I'm a relatively experienced Python programmer, but haven't written any C in a very long time and am attempting to understand Cython. I'm trying to write a Cython function that will operate on a column of a NumPy recarray.
The code I have so far is below.
recarray_func.pyx:
import numpy as np
cimport numpy as np
cdef packed struct rec_cell0:
np.float32_t f0
np.int64_t i0, i1, i2
def sum(np.ndarray[rec_cell0, ndim=1] recarray):
cdef Py_ssize_t i
cdef rec_cell0 *cell
cdef np.float32_t running_sum = 0
for i in range(recarray.shape[0]):
cell = &recarray[i]
running_sum += cell.f0
return running_sum
At the interpreter prompt:
array = np.recarray((100, ), names=['f0', 'i0', 'i1', 'i2'],
formats=['f4', 'i8', 'i8', 'i8'])
recarray_func.sum(array)
This simply sums the f0
column of the recarray. It compiles and runs without a problem.
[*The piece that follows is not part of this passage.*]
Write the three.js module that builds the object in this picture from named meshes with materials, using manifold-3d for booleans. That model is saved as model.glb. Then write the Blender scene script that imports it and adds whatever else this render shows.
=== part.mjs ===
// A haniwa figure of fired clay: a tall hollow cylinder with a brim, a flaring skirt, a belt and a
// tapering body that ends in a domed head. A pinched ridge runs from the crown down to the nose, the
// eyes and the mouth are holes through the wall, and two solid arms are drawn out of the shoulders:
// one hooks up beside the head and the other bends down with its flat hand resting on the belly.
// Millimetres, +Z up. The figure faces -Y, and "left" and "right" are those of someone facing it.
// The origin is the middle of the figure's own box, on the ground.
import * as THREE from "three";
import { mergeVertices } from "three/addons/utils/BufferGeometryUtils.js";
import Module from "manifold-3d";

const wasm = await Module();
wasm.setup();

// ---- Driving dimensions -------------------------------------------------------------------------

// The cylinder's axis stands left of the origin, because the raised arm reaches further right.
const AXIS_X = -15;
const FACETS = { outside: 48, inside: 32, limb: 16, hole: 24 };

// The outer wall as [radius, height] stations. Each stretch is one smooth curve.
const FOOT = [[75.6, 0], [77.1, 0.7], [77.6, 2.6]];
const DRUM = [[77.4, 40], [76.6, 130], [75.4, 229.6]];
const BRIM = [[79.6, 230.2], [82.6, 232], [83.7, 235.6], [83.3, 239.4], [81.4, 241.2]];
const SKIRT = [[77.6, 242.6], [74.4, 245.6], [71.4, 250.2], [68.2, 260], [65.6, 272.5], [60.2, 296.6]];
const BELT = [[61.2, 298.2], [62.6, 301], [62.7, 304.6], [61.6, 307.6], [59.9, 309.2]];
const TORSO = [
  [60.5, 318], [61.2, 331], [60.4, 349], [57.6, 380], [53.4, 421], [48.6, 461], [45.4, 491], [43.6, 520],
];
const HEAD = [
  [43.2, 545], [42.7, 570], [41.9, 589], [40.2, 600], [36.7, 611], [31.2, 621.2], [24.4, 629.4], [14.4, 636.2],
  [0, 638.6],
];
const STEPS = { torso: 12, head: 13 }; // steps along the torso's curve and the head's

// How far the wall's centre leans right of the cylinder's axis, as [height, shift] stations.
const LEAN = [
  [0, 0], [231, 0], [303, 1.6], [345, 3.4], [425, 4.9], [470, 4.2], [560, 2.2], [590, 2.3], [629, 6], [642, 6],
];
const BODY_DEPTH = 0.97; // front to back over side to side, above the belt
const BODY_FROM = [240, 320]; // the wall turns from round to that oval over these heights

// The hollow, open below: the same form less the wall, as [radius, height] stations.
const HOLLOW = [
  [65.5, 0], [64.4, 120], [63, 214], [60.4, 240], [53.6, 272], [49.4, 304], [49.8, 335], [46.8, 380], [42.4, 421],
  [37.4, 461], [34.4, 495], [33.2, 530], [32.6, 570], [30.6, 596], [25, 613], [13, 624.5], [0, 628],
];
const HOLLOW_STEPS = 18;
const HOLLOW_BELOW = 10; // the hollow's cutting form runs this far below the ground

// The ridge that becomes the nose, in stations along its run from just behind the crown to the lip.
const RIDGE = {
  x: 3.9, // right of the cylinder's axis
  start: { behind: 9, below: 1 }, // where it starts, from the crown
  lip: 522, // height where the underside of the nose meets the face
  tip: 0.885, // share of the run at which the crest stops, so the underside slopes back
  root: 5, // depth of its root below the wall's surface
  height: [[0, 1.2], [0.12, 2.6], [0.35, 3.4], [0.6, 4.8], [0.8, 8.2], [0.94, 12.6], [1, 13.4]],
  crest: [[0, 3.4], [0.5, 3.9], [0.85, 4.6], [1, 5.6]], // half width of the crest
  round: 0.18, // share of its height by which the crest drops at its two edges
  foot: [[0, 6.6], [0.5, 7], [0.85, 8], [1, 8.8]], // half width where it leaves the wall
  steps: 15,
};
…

My question is, how would I modify this so that it can operate on any column? In the example above, the column to sum is hard coded and accessed through dot notation. Is it possible to change the function so the column to sum is passed in as a parameter?
I believe this should be possible using Cython's memoryviews. Something along these lines should work (code not tested):
import numpy as np
cimport numpy as np
cdef packed struct rec_cell0:
np.float32_t f0
np.int64_t i0, i1, i2
def sum(rec_cell0[:] recview):
cdef Py_ssize_t i
cdef np.float32_t running_sum = 0
for i in range(recview.shape[0]):
running_sum += recview[i].f0
return running_sum
Speed can probably be increased by ensuring that the record array you pass to Cython is contiguous. On the python (calling) side, you can use np.require
, while the function signature should change to rec_cell0[::1] recview
to indicate that the array can be assumed to be contiguous. And as always, once the code has been tested, turning off the boundscheck
, wraparound
and nonecheck
compiler directives in Cython will likely further improve speed.
What you want requires weak typing, which C doesn't have. If all your record types are the same you might be able to pull off something like: (disclaimer I don't have Cython on this machine so I am coding blind).
import numpy as np
cimport numpy as np
cdef packed struct rec_cell0:
np.float32_t f0
np.int64_t i0, i1, i2
def sum(np.ndarray[rec_cell0, ndim=1] recarray, colname):
cdef Py_ssize_t i
cdef rec_cell0 *cell
cdef np.float32_t running_sum = 0
loc = recarray.dtype.fields[colname][1]
for i in range(recarray.shape[0]):
cell = &recarray[i]
running_sum += *(int *)(&cell+loc);
return running_sum